THE REQUEST ▸ Please print the full listing exactly.

ENTRIES ▸
==============================

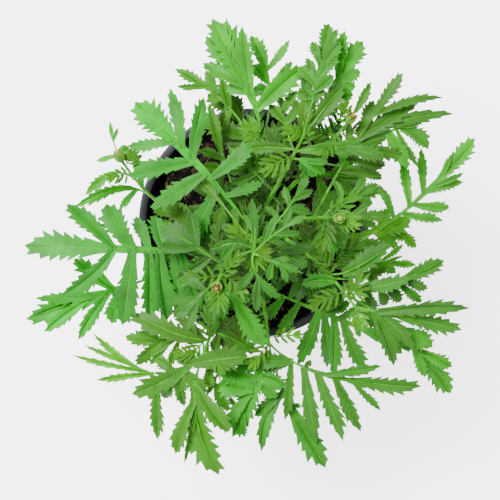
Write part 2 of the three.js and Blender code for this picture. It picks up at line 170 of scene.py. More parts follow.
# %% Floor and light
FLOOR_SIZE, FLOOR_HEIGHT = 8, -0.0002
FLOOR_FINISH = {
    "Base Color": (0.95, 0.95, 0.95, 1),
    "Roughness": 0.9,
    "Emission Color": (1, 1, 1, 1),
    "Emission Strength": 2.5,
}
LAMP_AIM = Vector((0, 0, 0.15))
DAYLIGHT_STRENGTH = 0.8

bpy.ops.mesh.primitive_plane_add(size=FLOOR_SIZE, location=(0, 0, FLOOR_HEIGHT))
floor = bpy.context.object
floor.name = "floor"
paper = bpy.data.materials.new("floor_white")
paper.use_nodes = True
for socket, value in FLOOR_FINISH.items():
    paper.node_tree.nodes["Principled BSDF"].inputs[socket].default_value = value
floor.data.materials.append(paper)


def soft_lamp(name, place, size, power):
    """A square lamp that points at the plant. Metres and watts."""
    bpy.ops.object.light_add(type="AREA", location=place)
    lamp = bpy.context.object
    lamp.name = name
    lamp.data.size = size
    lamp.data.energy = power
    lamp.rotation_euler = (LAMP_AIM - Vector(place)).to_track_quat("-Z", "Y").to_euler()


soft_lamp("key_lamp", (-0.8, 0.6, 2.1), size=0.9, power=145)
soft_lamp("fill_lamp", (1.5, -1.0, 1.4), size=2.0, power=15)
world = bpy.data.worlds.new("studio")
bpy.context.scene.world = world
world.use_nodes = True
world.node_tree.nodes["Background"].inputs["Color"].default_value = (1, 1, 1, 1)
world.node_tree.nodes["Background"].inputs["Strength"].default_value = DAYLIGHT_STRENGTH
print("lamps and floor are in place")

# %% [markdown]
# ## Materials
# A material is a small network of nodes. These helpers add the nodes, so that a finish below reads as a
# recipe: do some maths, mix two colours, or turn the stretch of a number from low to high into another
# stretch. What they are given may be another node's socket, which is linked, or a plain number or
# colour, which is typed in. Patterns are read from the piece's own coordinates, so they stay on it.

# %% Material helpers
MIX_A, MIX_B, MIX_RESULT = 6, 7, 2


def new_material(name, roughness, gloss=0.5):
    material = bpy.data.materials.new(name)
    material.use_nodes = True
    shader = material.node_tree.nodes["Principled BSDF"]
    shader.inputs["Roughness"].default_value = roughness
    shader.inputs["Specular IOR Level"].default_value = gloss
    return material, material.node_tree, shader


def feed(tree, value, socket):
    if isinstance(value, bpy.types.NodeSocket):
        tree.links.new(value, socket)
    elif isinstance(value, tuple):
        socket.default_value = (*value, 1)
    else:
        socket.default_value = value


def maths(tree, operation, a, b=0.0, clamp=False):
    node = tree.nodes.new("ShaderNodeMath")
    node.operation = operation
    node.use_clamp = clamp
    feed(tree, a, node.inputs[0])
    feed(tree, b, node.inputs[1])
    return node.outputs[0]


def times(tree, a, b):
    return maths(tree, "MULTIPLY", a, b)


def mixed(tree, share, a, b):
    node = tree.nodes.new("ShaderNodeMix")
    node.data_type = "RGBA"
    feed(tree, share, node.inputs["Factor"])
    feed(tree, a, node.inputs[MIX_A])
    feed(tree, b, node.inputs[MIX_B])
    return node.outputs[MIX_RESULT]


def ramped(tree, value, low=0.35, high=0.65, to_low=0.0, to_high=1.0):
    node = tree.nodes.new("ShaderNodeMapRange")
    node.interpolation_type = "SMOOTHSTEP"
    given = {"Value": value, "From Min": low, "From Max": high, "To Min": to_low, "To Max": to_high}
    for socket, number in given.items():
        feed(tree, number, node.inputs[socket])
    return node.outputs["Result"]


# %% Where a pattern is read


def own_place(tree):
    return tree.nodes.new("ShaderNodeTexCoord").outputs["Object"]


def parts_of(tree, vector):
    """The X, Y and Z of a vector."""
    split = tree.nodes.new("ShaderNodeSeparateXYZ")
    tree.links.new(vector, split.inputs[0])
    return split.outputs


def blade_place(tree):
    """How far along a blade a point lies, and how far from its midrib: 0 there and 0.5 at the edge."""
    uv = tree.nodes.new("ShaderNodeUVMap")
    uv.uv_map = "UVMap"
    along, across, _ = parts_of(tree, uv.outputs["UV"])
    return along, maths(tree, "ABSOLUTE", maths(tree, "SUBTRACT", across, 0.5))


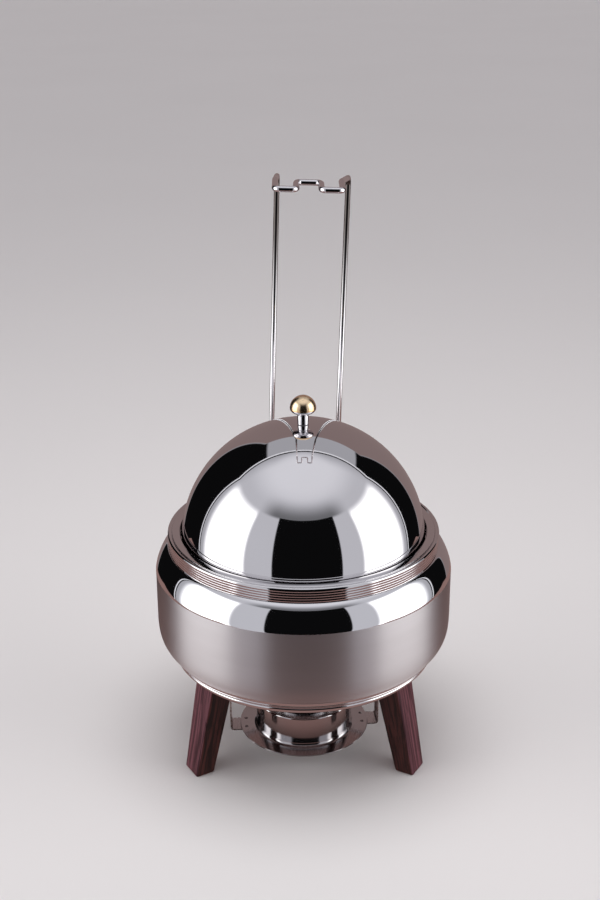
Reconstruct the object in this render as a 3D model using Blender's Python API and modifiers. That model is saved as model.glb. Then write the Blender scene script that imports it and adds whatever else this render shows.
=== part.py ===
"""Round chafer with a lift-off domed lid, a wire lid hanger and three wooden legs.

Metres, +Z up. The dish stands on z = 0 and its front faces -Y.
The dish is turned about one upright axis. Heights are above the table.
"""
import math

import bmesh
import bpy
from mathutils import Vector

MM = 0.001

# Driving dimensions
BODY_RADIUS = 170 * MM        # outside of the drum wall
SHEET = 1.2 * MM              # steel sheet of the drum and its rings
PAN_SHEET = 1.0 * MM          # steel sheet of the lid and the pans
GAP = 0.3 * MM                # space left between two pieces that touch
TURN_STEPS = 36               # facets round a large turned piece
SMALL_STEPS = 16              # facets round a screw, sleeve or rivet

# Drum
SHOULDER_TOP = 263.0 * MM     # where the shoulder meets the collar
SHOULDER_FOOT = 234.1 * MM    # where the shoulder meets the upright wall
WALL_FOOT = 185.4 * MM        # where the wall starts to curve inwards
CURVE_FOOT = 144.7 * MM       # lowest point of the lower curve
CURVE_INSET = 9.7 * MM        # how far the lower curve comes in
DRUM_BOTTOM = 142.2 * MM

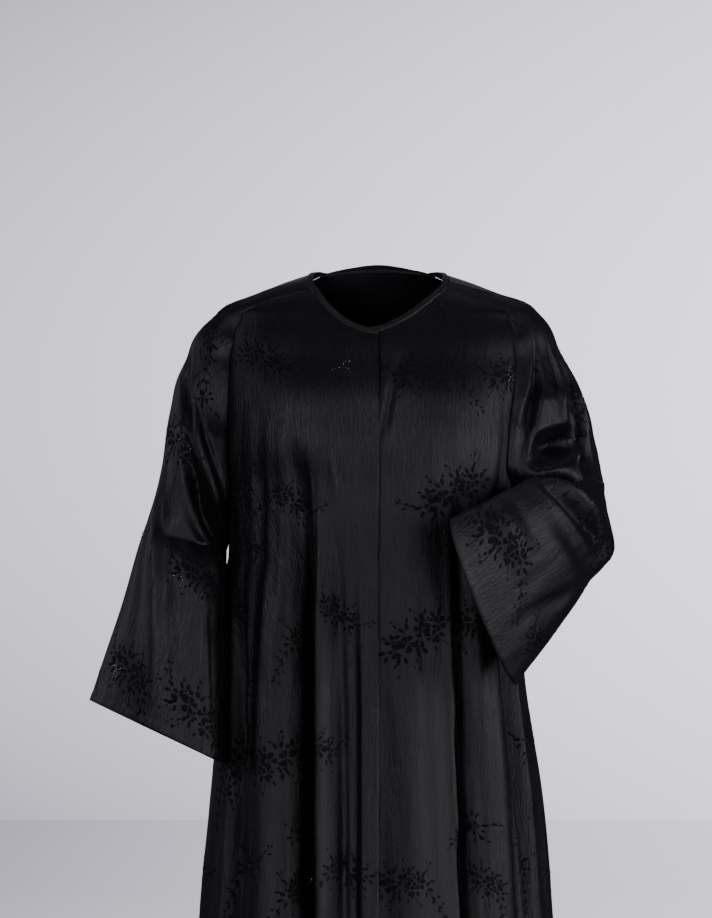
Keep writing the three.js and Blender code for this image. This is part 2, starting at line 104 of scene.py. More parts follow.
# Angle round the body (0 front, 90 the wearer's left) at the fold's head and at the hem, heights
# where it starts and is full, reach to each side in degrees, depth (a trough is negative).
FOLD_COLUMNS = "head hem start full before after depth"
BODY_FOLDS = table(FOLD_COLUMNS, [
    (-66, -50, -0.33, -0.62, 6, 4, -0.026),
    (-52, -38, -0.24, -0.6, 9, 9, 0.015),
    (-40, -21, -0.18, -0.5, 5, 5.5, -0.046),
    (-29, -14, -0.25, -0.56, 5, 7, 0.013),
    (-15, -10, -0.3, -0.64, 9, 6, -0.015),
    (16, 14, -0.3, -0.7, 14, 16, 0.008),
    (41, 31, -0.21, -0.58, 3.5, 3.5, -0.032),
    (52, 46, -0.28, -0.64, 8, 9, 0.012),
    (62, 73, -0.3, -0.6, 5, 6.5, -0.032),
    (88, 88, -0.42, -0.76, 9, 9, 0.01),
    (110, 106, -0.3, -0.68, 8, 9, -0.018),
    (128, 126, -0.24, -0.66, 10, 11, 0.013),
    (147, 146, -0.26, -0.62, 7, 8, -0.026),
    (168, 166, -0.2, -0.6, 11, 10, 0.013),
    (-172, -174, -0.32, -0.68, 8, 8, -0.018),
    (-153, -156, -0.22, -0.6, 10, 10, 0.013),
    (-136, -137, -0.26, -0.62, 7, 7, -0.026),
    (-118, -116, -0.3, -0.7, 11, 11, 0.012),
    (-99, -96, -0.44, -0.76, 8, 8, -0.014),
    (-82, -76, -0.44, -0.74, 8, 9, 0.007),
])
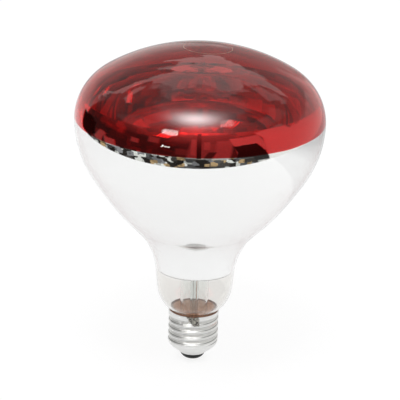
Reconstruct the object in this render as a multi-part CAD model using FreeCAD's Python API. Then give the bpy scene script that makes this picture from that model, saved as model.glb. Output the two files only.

==============================

FINAL RESULT ▸
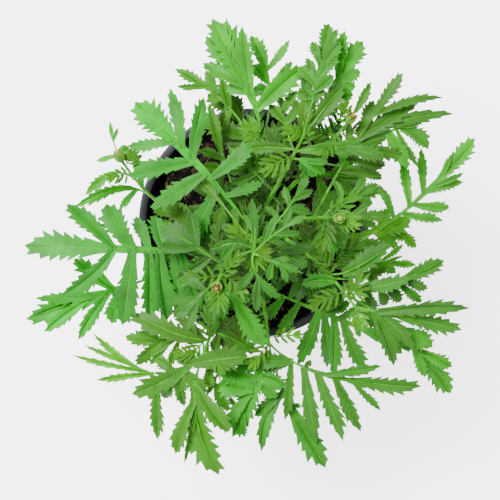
Write part 2 of the three.js and Blender code for this picture. It picks up at line 170 of scene.py. More parts follow.
# %% Floor and light
FLOOR_SIZE, FLOOR_HEIGHT = 8, -0.0002
FLOOR_FINISH = {
    "Base Color": (0.95, 0.95, 0.95, 1),
    "Roughness": 0.9,
    "Emission Color": (1, 1, 1, 1),
    "Emission Strength": 2.5,
}
LAMP_AIM = Vector((0, 0, 0.15))
DAYLIGHT_STRENGTH = 0.8

bpy.ops.mesh.primitive_plane_add(size=FLOOR_SIZE, location=(0, 0, FLOOR_HEIGHT))
floor = bpy.context.object
floor.name = "floor"
paper = bpy.data.materials.new("floor_white")
paper.use_nodes = True
for socket, value in FLOOR_FINISH.items():
    paper.node_tree.nodes["Principled BSDF"].inputs[socket].default_value = value
floor.data.materials.append(paper)


def soft_lamp(name, place, size, power):
    """A square lamp that points at the plant. Metres and watts."""
    bpy.ops.object.light_add(type="AREA", location=place)
    lamp = bpy.context.object
    lamp.name = name
    lamp.data.size = size
    lamp.data.energy = power
    lamp.rotation_euler = (LAMP_AIM - Vector(place)).to_track_quat("-Z", "Y").to_euler()


soft_lamp("key_lamp", (-0.8, 0.6, 2.1), size=0.9, power=145)
soft_lamp("fill_lamp", (1.5, -1.0, 1.4), size=2.0, power=15)
world = bpy.data.worlds.new("studio")
bpy.context.scene.world = world
world.use_nodes = True
world.node_tree.nodes["Background"].inputs["Color"].default_value = (1, 1, 1, 1)
world.node_tree.nodes["Background"].inputs["Strength"].default_value = DAYLIGHT_STRENGTH
print("lamps and floor are in place")

# %% [markdown]
# ## Materials
# A material is a small network of nodes. These helpers add the nodes, so that a finish below reads as a
# recipe: do some maths, mix two colours, or turn the stretch of a number from low to high into another
# stretch. What they are given may be another node's socket, which is linked, or a plain number or
# colour, which is typed in. Patterns are read from the piece's own coordinates, so they stay on it.

# %% Material helpers
MIX_A, MIX_B, MIX_RESULT = 6, 7, 2


def new_material(name, roughness, gloss=0.5):
    material = bpy.data.materials.new(name)
    material.use_nodes = True
    shader = material.node_tree.nodes["Principled BSDF"]
    shader.inputs["Roughness"].default_value = roughness
    shader.inputs["Specular IOR Level"].default_value = gloss
    return material, material.node_tree, shader


def feed(tree, value, socket):
    if isinstance(value, bpy.types.NodeSocket):
        tree.links.new(value, socket)
    elif isinstance(value, tuple):
        socket.default_value = (*value, 1)
    else:
        socket.default_value = value


def maths(tree, operation, a, b=0.0, clamp=False):
    node = tree.nodes.new("ShaderNodeMath")
    node.operation = operation
    node.use_clamp = clamp
    feed(tree, a, node.inputs[0])
    feed(tree, b, node.inputs[1])
    return node.outputs[0]


def times(tree, a, b):
    return maths(tree, "MULTIPLY", a, b)


def mixed(tree, share, a, b):
    node = tree.nodes.new("ShaderNodeMix")
    node.data_type = "RGBA"
    feed(tree, share, node.inputs["Factor"])
    feed(tree, a, node.inputs[MIX_A])
    feed(tree, b, node.inputs[MIX_B])
    return node.outputs[MIX_RESULT]


def ramped(tree, value, low=0.35, high=0.65, to_low=0.0, to_high=1.0):
    node = tree.nodes.new("ShaderNodeMapRange")
    node.interpolation_type = "SMOOTHSTEP"
    given = {"Value": value, "From Min": low, "From Max": high, "To Min": to_low, "To Max": to_high}
    for socket, number in given.items():
        feed(tree, number, node.inputs[socket])
    return node.outputs["Result"]


# %% Where a pattern is read


def own_place(tree):
    return tree.nodes.new("ShaderNodeTexCoord").outputs["Object"]


def parts_of(tree, vector):
    """The X, Y and Z of a vector."""
    split = tree.nodes.new("ShaderNodeSeparateXYZ")
    tree.links.new(vector, split.inputs[0])
    return split.outputs


def blade_place(tree):
    """How far along a blade a point lies, and how far from its midrib: 0 there and 0.5 at the edge."""
    uv = tree.nodes.new("ShaderNodeUVMap")
    uv.uv_map = "UVMap"
    along, across, _ = parts_of(tree, uv.outputs["UV"])
    return along, maths(tree, "ABSOLUTE", maths(tree, "SUBTRACT", across, 0.5))


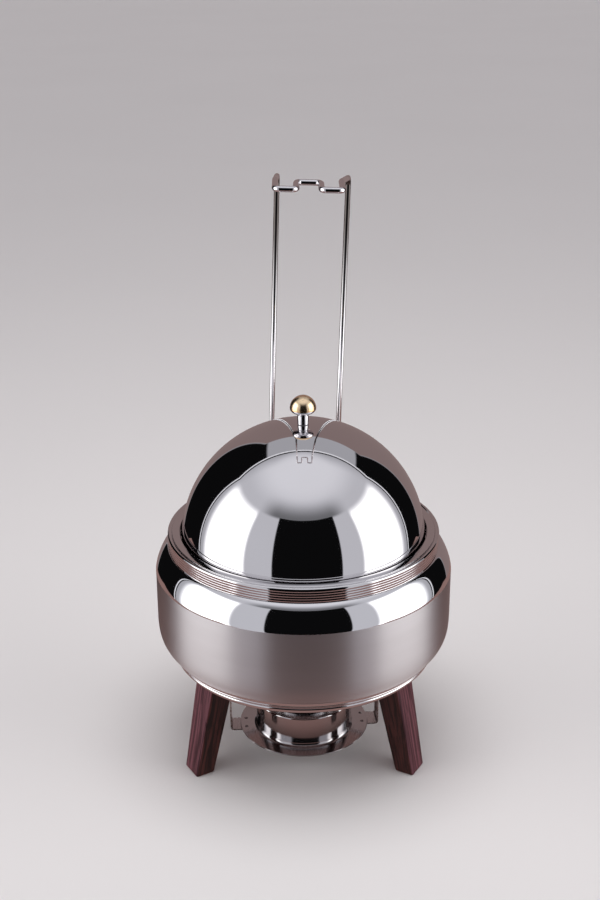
Reconstruct the object in this render as a 3D model using Blender's Python API and modifiers. That model is saved as model.glb. Then write the Blender scene script that imports it and adds whatever else this render shows.
=== part.py ===
"""Round chafer with a lift-off domed lid, a wire lid hanger and three wooden legs.

Metres, +Z up. The dish stands on z = 0 and its front faces -Y.
The dish is turned about one upright axis. Heights are above the table.
"""
import math

import bmesh
import bpy
from mathutils import Vector

MM = 0.001

# Driving dimensions
BODY_RADIUS = 170 * MM        # outside of the drum wall
SHEET = 1.2 * MM              # steel sheet of the drum and its rings
PAN_SHEET = 1.0 * MM          # steel sheet of the lid and the pans
GAP = 0.3 * MM                # space left between two pieces that touch
TURN_STEPS = 36               # facets round a large turned piece
SMALL_STEPS = 16              # facets round a screw, sleeve or rivet

# Drum
SHOULDER_TOP = 263.0 * MM     # where the shoulder meets the collar
SHOULDER_FOOT = 234.1 * MM    # where the shoulder meets the upright wall
WALL_FOOT = 185.4 * MM        # where the wall starts to curve inwards
CURVE_FOOT = 144.7 * MM       # lowest point of the lower curve
CURVE_INSET = 9.7 * MM        # how far the lower curve comes in
DRUM_BOTTOM = 142.2 * MM

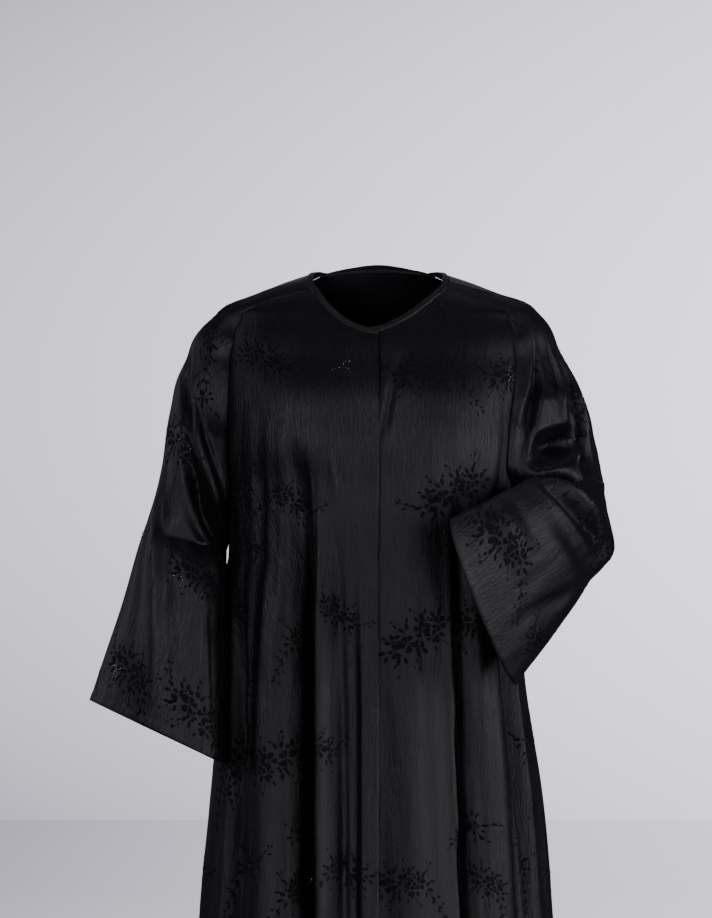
Keep writing the three.js and Blender code for this image. This is part 2, starting at line 104 of scene.py. More parts follow.
# Angle round the body (0 front, 90 the wearer's left) at the fold's head and at the hem, heights
# where it starts and is full, reach to each side in degrees, depth (a trough is negative).
FOLD_COLUMNS = "head hem start full before after depth"
BODY_FOLDS = table(FOLD_COLUMNS, [
    (-66, -50, -0.33, -0.62, 6, 4, -0.026),
    (-52, -38, -0.24, -0.6, 9, 9, 0.015),
    (-40, -21, -0.18, -0.5, 5, 5.5, -0.046),
    (-29, -14, -0.25, -0.56, 5, 7, 0.013),
    (-15, -10, -0.3, -0.64, 9, 6, -0.015),
    (16, 14, -0.3, -0.7, 14, 16, 0.008),
    (41, 31, -0.21, -0.58, 3.5, 3.5, -0.032),
    (52, 46, -0.28, -0.64, 8, 9, 0.012),
    (62, 73, -0.3, -0.6, 5, 6.5, -0.032),
    (88, 88, -0.42, -0.76, 9, 9, 0.01),
    (110, 106, -0.3, -0.68, 8, 9, -0.018),
    (128, 126, -0.24, -0.66, 10, 11, 0.013),
    (147, 146, -0.26, -0.62, 7, 8, -0.026),
    (168, 166, -0.2, -0.6, 11, 10, 0.013),
    (-172, -174, -0.32, -0.68, 8, 8, -0.018),
    (-153, -156, -0.22, -0.6, 10, 10, 0.013),
    (-136, -137, -0.26, -0.62, 7, 7, -0.026),
    (-118, -116, -0.3, -0.7, 11, 11, 0.012),
    (-99, -96, -0.44, -0.76, 8, 8, -0.014),
    (-82, -76, -0.44, -0.74, 8, 9, 0.007),
])
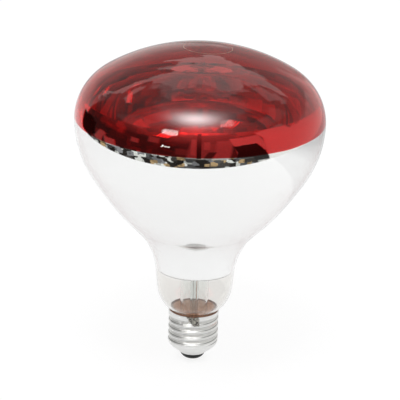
Reconstruct the object in this render as a multi-part CAD model using FreeCAD's Python API. Then give the bpy scene script that makes this picture from that model, saved as model.glb. Output the two files only.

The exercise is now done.